→ Entries:
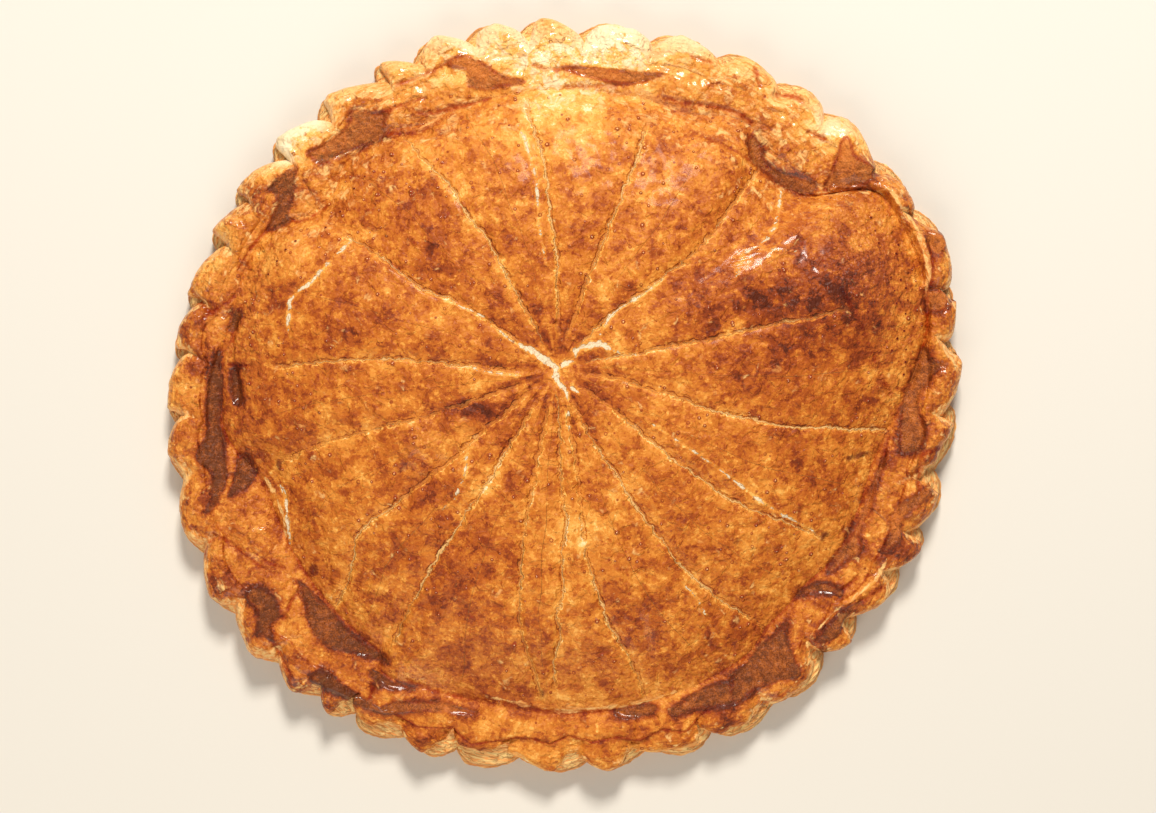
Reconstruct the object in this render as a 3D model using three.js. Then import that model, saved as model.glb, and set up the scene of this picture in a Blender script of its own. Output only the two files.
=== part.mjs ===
// Galette des rois: a round puff pastry pie, uncut, about 31 cm across.
// A domed lid with curved score marks is sealed to its base by a thick crimped border.
// Millimetres and degrees, +Z up. The origin is the middle of the flat base, and angles run
// anticlockwise from +X, seen from above.
import * as THREE from "three";

// Heights of the baked pie
const CREST_HEIGHT = 19.5; // top of the border
const VALLEY_HEIGHT = 13; // the sealed crease between border and lid
const DOME_HEIGHT = 34.5; // top of the lid
const HUB_DIP = 1.6; // the lid sinks a little where the scores meet

// Plan of the border
const EDGE_RADIUS = 154.3; // mean radius at the tips of the scallops
const VALLEY_RADIUS = 122.5; // mean radius of the crease
const BASE_RADIUS = 146; // mean radius of the flat underside
const OVAL = { by: 4.9, at: 17 }; // the disc is wider along this direction
const DRIFT = { by: 1.9, at: 124 }; // and fuller towards this one
const CORNERS = { by: 1.5, at: 36, count: 4 }; // with soft corners from hand rolling
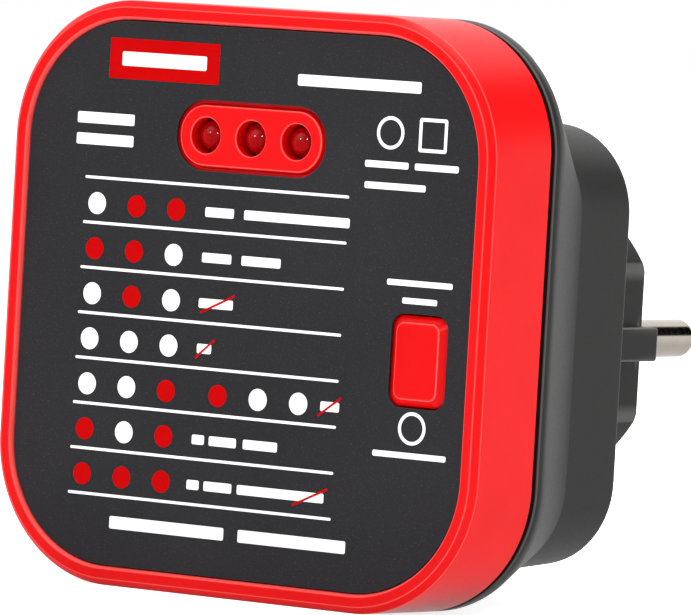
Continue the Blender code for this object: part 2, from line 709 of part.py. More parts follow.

→ What the task requires:
Return the whole listing exactly, with every line included.

→ Task response:
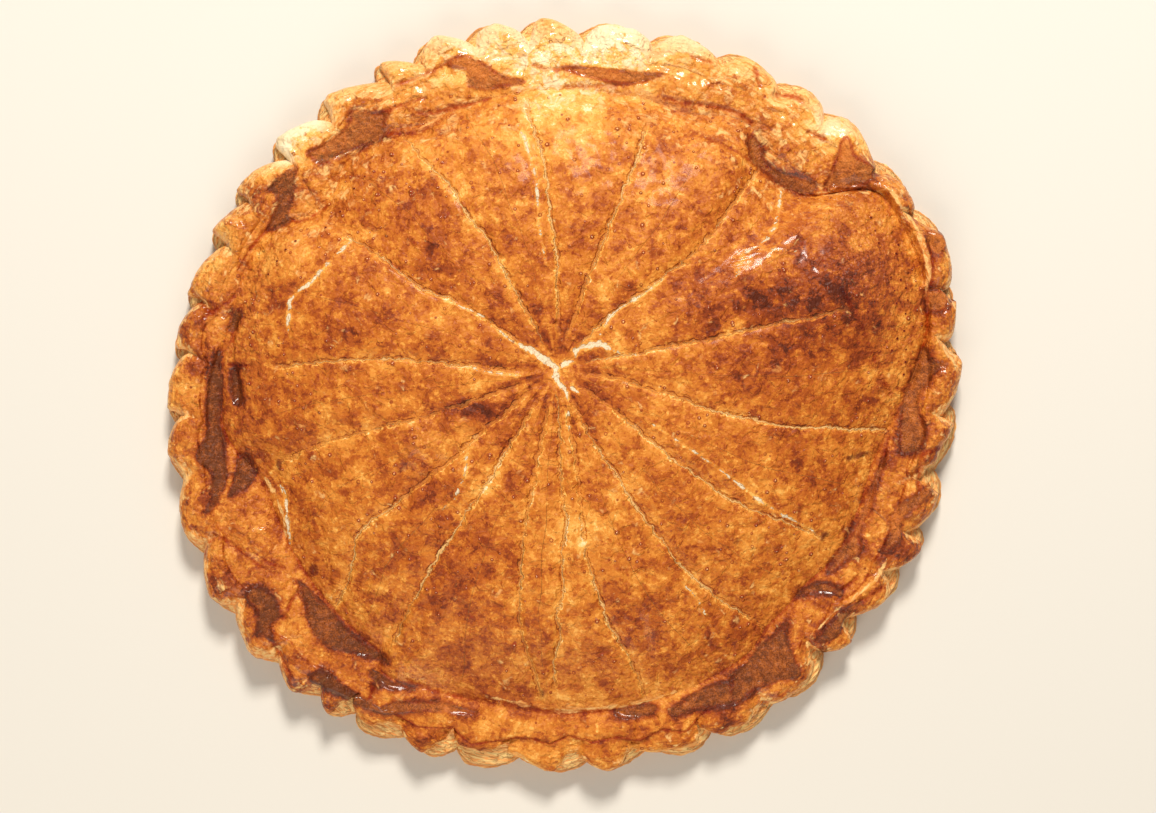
Reconstruct the object in this render as a 3D model using three.js. Then import that model, saved as model.glb, and set up the scene of this picture in a Blender script of its own. Output only the two files.
=== part.mjs ===
// Galette des rois: a round puff pastry pie, uncut, about 31 cm across.
// A domed lid with curved score marks is sealed to its base by a thick crimped border.
// Millimetres and degrees, +Z up. The origin is the middle of the flat base, and angles run
// anticlockwise from +X, seen from above.
import * as THREE from "three";

// Heights of the baked pie
const CREST_HEIGHT = 19.5; // top of the border
const VALLEY_HEIGHT = 13; // the sealed crease between border and lid
const DOME_HEIGHT = 34.5; // top of the lid
const HUB_DIP = 1.6; // the lid sinks a little where the scores meet

// Plan of the border
const EDGE_RADIUS = 154.3; // mean radius at the tips of the scallops
const VALLEY_RADIUS = 122.5; // mean radius of the crease
const BASE_RADIUS = 146; // mean radius of the flat underside
const OVAL = { by: 4.9, at: 17 }; // the disc is wider along this direction
const DRIFT = { by: 1.9, at: 124 }; // and fuller towards this one
const CORNERS = { by: 1.5, at: 36, count: 4 }; // with soft corners from hand rolling
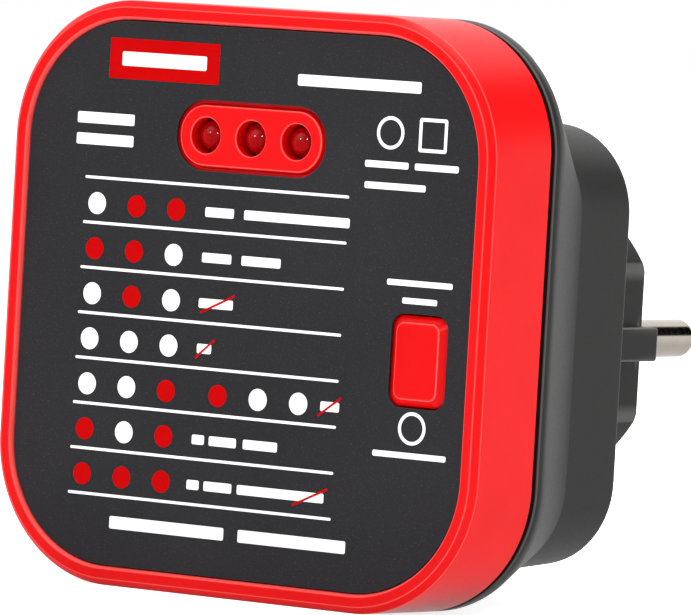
Continue the Blender code for this object: part 2, from line 709 of part.py. More parts follow.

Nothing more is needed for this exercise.